Somehow, Margaret Whaley got her "nose broken" because now I had another girl. She felt pretty bad about it. Maurice and his mother just about had kittens because I'd thrown Margaret over for another girl. She went to work for Hunter in his service station in San Bernardino.

I'll let Peg tell about her arrival in Redlands.

I'd come down to Redlands with Burr near Halloween. Nothing would do but what we had to go to a Halloween party over at Edith Green's house (Edith is an older sister of Barbara Wixsom Savage). So we went over there, but Burr had to stop in at Aunt Addie Clapp's and tell Margaret Whaley that he already had a date for the party. That really caused some problems. We went over to the party and I didn't know anybody, of course. I'd never seen any of them. The young people just assumed I was a friend of Edith Green's and went on about their business. So Edith and I kind of shared the hostess spot for the evening.

I think it was the next Sunday evening at church that Margaret Whaley collared Burr and, I guess, gave him a dressing down. I wasn't there except I was in the church with Anna waiting for Burr to finish his conference with Margaret before he came and took me back to Redlands.

I worked in a orange packing plant not very far away and rode to work with dad Bronson. He worked out that direction. I lived with the Bronson's while I was working at the orange packing plant. Meanwhile Burr was working for Maurice Clapp at the tire shop.

I came to Redlands the last of October and we were married March 25th the next year.

I'll let Burr finish the story now.

Well, Peg has already written her history and our lives have been joined since that day in March, 1928. But maybe I'll have some details that she left out.

Right away, after we were married in the church at San Bernardino, we went to Washington on our honeymoon, where we spent two or three weeks. Maurice loaned me a hundred dollars to go on my honeymoon because I didn't have any money.

We had gone to Hemet to buy a car. It was a 1926 Roadster Model T Ford--a used car (the last year the Model T was built). We drove that on our honeymoon.

After we left California for our honeymoon, Mother and Dad got word that Lester had taken ill--just after we left Washington to go back to California. Mother and Dad pulled out to go to Washington and they left Claire at the San Mateo Street place to hold down the fort. When we got there, from our honeymoon trip, it was the middle of the night. Claire was in bed sleeping like a pig. We both crawled in bed with him because the bed was warm and we were cold.

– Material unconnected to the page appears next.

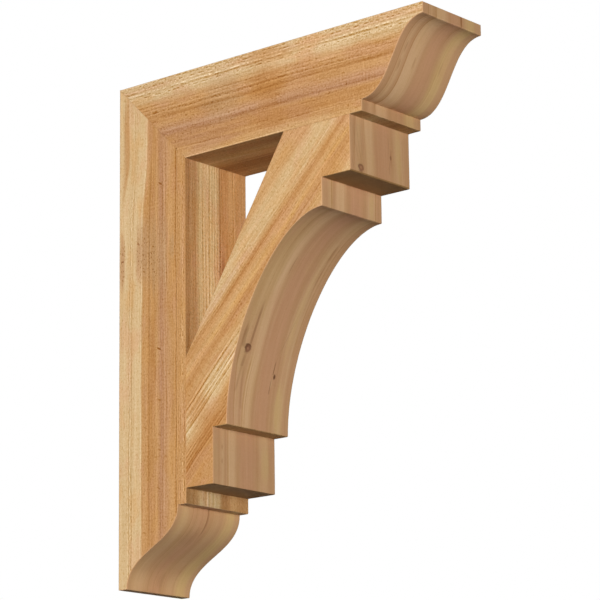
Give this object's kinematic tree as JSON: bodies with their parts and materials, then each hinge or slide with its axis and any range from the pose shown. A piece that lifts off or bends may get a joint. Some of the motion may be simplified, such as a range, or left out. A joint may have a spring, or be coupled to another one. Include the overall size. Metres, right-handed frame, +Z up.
{
  "type": "wooden corbel bracket",
  "caption": "Rough-sawn timber corbel bracket: a wall leg and a top arm mitred together, with cyma ends and a coved brace between them.",
  "frame": {"origin": "the centre of the leg's flat back face, which bears on the wall", "axes": "+X out from the wall, +Y across the width, +Z up"},
  "size_m": [0.6604, 0.1524, 0.8636],
  "materials": {
    "leg_cedar": "matte",
    "arm_cedar": "matte",
    "brace_cedar": "matte"
  },
  "bodies": {
    "root": {"leg": "leg_cedar", "arm": "arm_cedar", "brace": "brace_cedar"}
  },
  "joints": []
}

I had been working for Maurice in the tire shop. I guess it wasn't long after we were married that Fergie came to me and said, "I'll give you twenty-eight dollars a week if you'll work for me."

I was making twenty-five dollars a week for Maurice. Well, three dollars a week was quite a bit. So, I quit Maurice and went to work for Fergie in his service station. I started in on a day job, but I hadn't been there more than a week or two when he put me on nights. Then it turned out to be a seven-day-a-week job. I wasn't too happy about it, but I stayed with it until the night shift closed down. So then I was out of work.

By that time, Peg was getting kind of homesick. We had been living in Mother and Dad's house on San Mateo Street until the latter part of October when they came home. Since I had lost my job, we struck out to go to Washington state in our same little Model T. It was a good little car. Later, we took the turtle back off it and built a little truck bed on it.